The point is that many people seem to think that 0°F or -20°F air doesn't have enough heat energy for a heat pump to work, but by simply changing the measurement scale, it's more intuitive that there is heat energy available. The only temperature at which there is no heat energy available is 0°K.
Right, but if your outdoor coil only get to -20F then you dont have enough... and so it makes more sense to think of it in terms of what temperatures your unit can produce, not kelvin. Unless we just want to know theoretically what could possibly be achieved at some time in the future..

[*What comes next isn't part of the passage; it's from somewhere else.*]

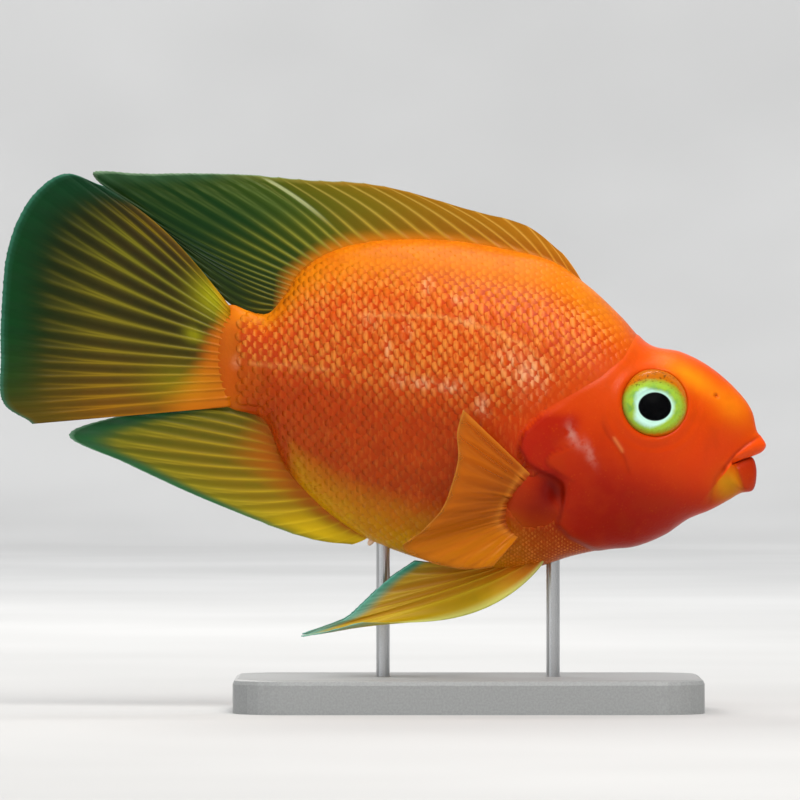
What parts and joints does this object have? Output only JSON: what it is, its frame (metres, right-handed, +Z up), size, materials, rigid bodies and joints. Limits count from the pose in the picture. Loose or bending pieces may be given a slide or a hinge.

My point is just that the kelvin example goes in the opposite direction in making it intuitive that there is actually much more energy available than there actually is. But I'm just nit picking.

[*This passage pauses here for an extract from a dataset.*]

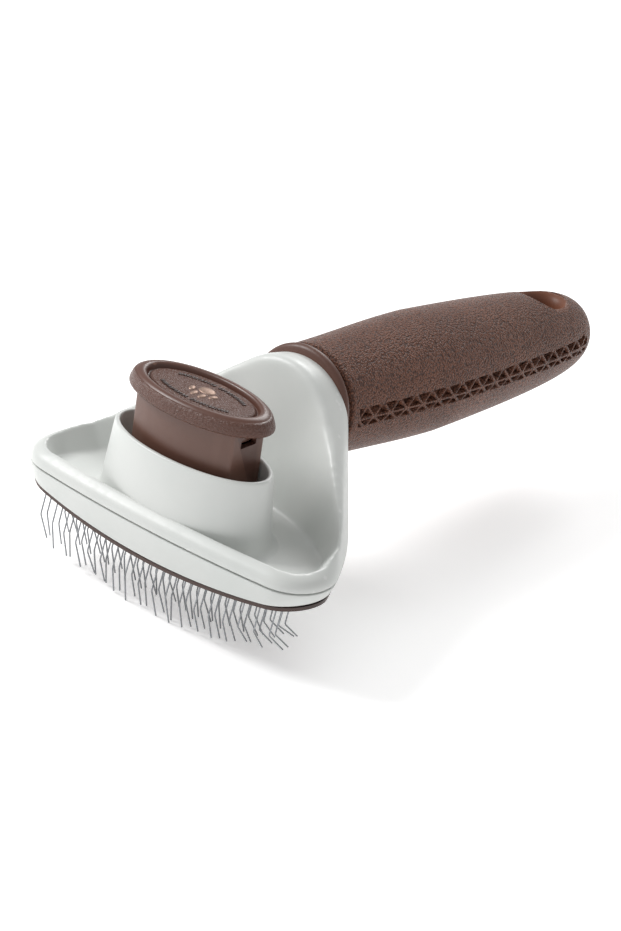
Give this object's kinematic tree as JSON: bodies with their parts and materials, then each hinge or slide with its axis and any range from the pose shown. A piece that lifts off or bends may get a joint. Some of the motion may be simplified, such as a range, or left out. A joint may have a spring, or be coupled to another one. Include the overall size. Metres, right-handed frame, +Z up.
{
  "type": "slicker brush",
  "caption": "Grooming slicker brush with bent wire staples on a rocker-curved head, a push button that drives an ejector plate, and a soft grip with a hanging hole.",
  "frame": {"origin": "middle of the bottom of the bounding box, level with the lowest wire tips", "axes": "+Y from the head to the handle's end, +Z up through the button, X across the head"},
  "size_m": [0.099, 0.1832, 0.0626],
  "materials": {
    "shell": "pale grey moulded plastic, satin",
    "inner_plastic": "moulded, matt",
    "cushion": "matt",
    "screw": "plated",
    "wire": "drawn wire",
    "core": "moulded, smooth",
    "grip": "soft, leather grain",
    "button": "moulded, fine grain",
    "plate": "moulded, smooth"
  },
  "bodies": {
    "brush": {"upper_shell": "shell", "lower_frame": "shell", "frame_screws": "screw", "button_guide": "inner_plastic", "bristle_board": "inner_plastic", "bristle_cushion": "cushion", "board_screws": "screw", "front_staples": "wire", "back_staples": "wire", "neck_screws": "screw", "handle_core": "core", "grip_sleeve": "grip", "return_spring_left": "wire", "return_spring_right": "wire"},
    "ejector": {"button_cap": "button", "button_sleeve": "button", "ejector_posts": "wire", "ejector_plate": "plate"}
  },
  "joints": [
    {"name": "button_press", "type": "slide", "parent": "brush", "child": "ejector", "axis": [0, 0, -1], "range_m": [0, 0.01], "stiffness_N_per_m": 600, "springref_m": -0.01, "deforming": ["return_spring_left", "return_spring_right"]}
  ]
}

As to getting a refrigerant colder than outside air temperature, so that heat will flow from air into refrigerant, that's just a matter of selecting the appropriate refrigerant and operating pressures. Every liquid has a vapor pressure curve (absolute pressure vs temperature). The pressure downstream of the expansion valve defines the temperature there. In general, one does not want the low pressure side to be subatmospheric, to avoid any possibility of sucking air into the fluid. Other than that, the refrigerant chosen for the service must simply evaporate at some temperature below that of whatever is providing the heat and condense at some higher pressure such that the corresponding temperature there is greater than that of whatever is absorbing the heat thus released.
I live in a pretty mild climate -- heating design temperature is 21F. Yet I hear all the time people sayig that heat pumps don't work when it's "really cold" or "below freezing."
They're afraid of two things. The first is experiencing another polar vortex where it might get down to 10F or so, and finding that the heat pump can't maintain temperature. The second is finding that the HVAC holds temperature but the electric bill is sky-high.
For the most part those concerns are unwarranted -- there's a lot of anti-heat-pump fear-mongering -- but there is a grain of truth behind them.
A properly sized and installed heat pump should have no problem in this climate. The problem is really with retrofits. If you have existing ductwork that was sized for a gas furnace, it's probably going to be too small for a heat pump, because the heat pump doesn't heat the air as hot. And even if you install an oversized heat pump it's not going to be able to deliver the heat because the ducts can't deliver the air. If you try to compensate by installing heater strips to make the air hotter when the heat pump can't maintain temperature, you're going to see high electricity bills.
It's really not a question of heat pump capacity at all. If you look at the neep.org website, they have the stats on over 100,000 models of heat pumps. They don't lie. You can find one that will work in your climate almost certainly.
That's a nice looking shroud for the Mitsu heat pump--who's the manfacturer?